February 28, 2013

International Jewish Anti-Zionist Network releases “Israel’s Worldwide Role in Repression”

From the International Jewish Anti-Zionist Network

Researched, written and edited by members of the International Jewish Anti-Zionist Network, the new exposé, "Israel's Worldwide Role in Repression," focuses on the role of Israel's government military, and related corporations and organizations in a global industry of violence and repression.
IJAN's 28-page booklet was officially released at the World Social Forum Free Palestine in Porto Alegre, Brazil, and has received widespread attention in recent weeks; it has been featured in Al Jazeera, Jacobin, La Rebelión and Jadaliyya among other publications.
The pamphlet is being used as part of a broader organizing project with the Malcolm X Grassroots Movement and the US Palestinian Community Network to highlight the role Israel plays in the arms industry and political repression around the globe. The information in the pamphlet is not widely known, and given state-secrecy, censorship and limited organizational resources, the information we have gathered thus far is merely the tip of the iceberg in the push for accountability. We seek to continue to build awareness and gather testimony leading to popular tribunals in various locations impacted by the work of Israel and its related corporations and organizations.
The pamphlet is available on-line and print copies can be ordered in English, Spanish and Portuguese. We welcome translation of the pamphlet into other languages.

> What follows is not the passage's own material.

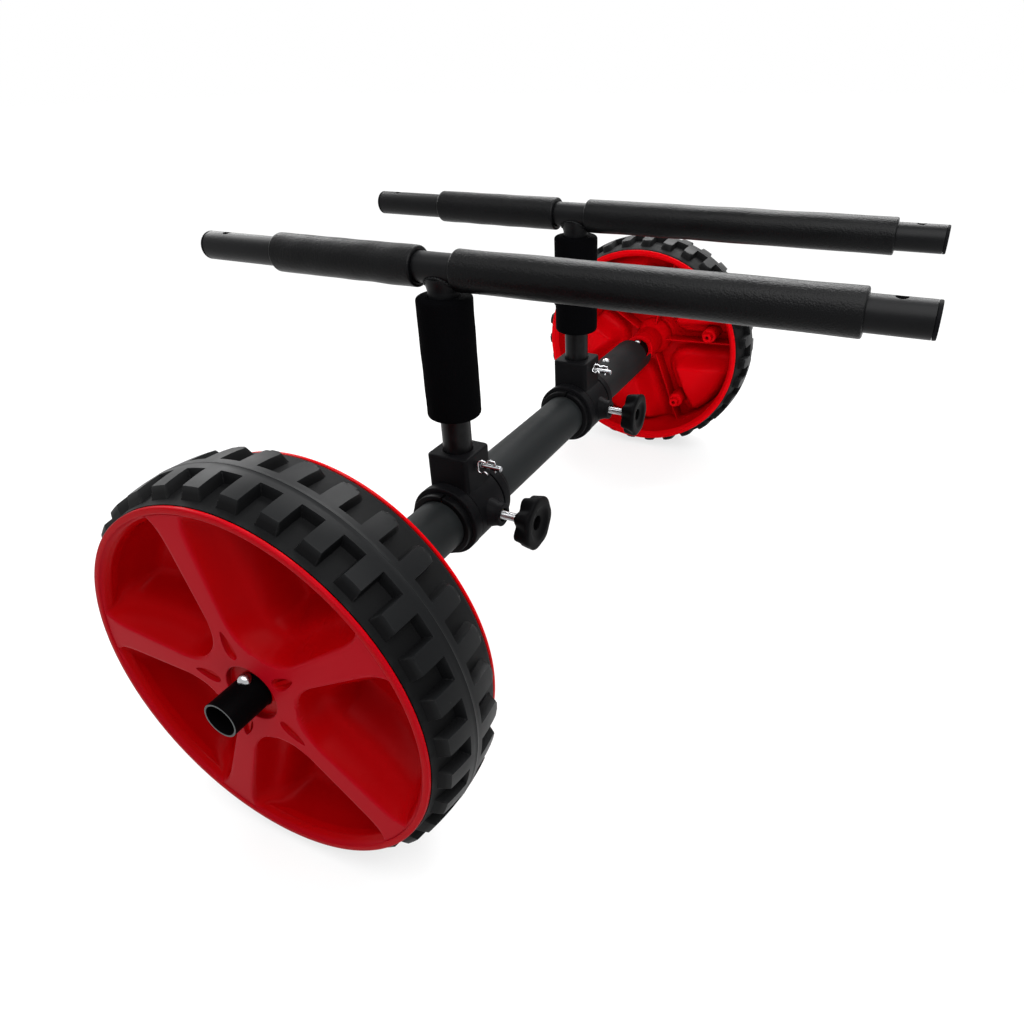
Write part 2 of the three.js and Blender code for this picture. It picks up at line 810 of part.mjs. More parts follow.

We also urge the organizing of actions, campaigns or popular tribunals in the places where Israel, often with the United States, plays a role in the repression of our movements or in attacks on communities.
The pamphlets, source documents, research, ways to get involved and video from our first People's Assembly at the World Social Forum Free Palestine in Porto Alegre, Brazil, are available on-line at: http://israelglobalrepression.wordpress.com/.
From the Introduction:
Israel's unique skills in crowd control, forced displacement, surveillance, and military occupation have resulted in placing it at the forefront of a global industry of repression: it develops, manufactures, and markets technologies that are used by armies and police around the world for purposes of repression.
Israel's role in this industry began with the Israeli military, which first used its weapons of war against Palestinian people in historic Palestine, and against neighboring countries. In recent years, as interest in surveillance and policing technologies and techniques has grown among governments around the world, an Israeli "homeland security" private service industry built on these field-tested instruments has emerged to exploit and export this interest.
This industry includes government agencies, the Israeli military, and a network of private corporations that grossed over 2.7 billion US dollars in 2008. This industry accounts for approximately seven percent of the Israeli economy. The Israeli Ministry of Industry, Trade and Labor says on its website:
Israel has more than 300 Homeland Security (HLS) companies exporting a range of products, systems and services... These solutions have been born by the necessity of Israel's survival and matured by the reality of the continual terrorist threat to the country... No other country has such a large pool of experienced former security, military, and police personnel and no other country has been able to field test its systems and solutions in real-time situations.
In addition to the Israeli government, military, and corporations, a network of Zionist organizations provides political and economic support to the state of Israel. For example, in the United States, these organizations participate in surveillance and facilitate exchanges between the Israeli military and US police forces, federal agents, and armed forces.
This network of state bodies, corporations, and non-profits shares intelligence information, coordinates strategies for surveillance and repression, and collaborates for profit. The precise function of each varies according to their role.
Israel has provided arms, trained militia, and military and civilian police, developed and provided surveillance technology and repression strategies, and supplied the means for a broad array of other control techniques, from "non-lethal" weapons to border technology. Israel has played a role in arming and training the apartheid regimes of South Africa and Rhodesia, colonial regimes in the Middle East and North Africa (otherwise known as Southwest Asia and North Africa, or SWANA), and dictators in Central and South America and Asia.
The Israeli government has assumed a major, worldwide role in enforcing limitations on the freedom of movement, policing of communities, and undermining peoples' struggles for justice. Though well documented, this fact is rarely if ever mentioned or discussed, and even more rarely challenged.
Our movements - those in solidarity with the Palestinian people, against war, poverty, and an unjust globalized economy - need to take into account the very real ways the state of Israel contributes to violence and repression around the world.
Israel sells its weapons, technologies, training, and techniques of violence to those it considers allies and even to those whom it considers enemies. Israel sells or has sold to Islamist, communist, capitalist, dictatorial, and social democratic states. The driving force behind Israeli arms exports, in addition to the profit motive, is the need for a close and strong alliance with major imperialist powers that provide it with continuous military and diplomatic support, economic markets and access to power. Therefore, Israel has prioritized selling weapons to the allies and agents of these powers.
Israel Shahak's 1982 book, Israel's Global Role: Weapons for Repression, documents that "from Rhodesia to apartheid South Africa to the Gulf monarchies, Israel ties its interests not with the masses fighting for freedom, but with their jailers." Despite competition and other conflicts between governments and regimes that rely on repression, those same governments and regimes have no trouble cooperating with one another against peoples' movements.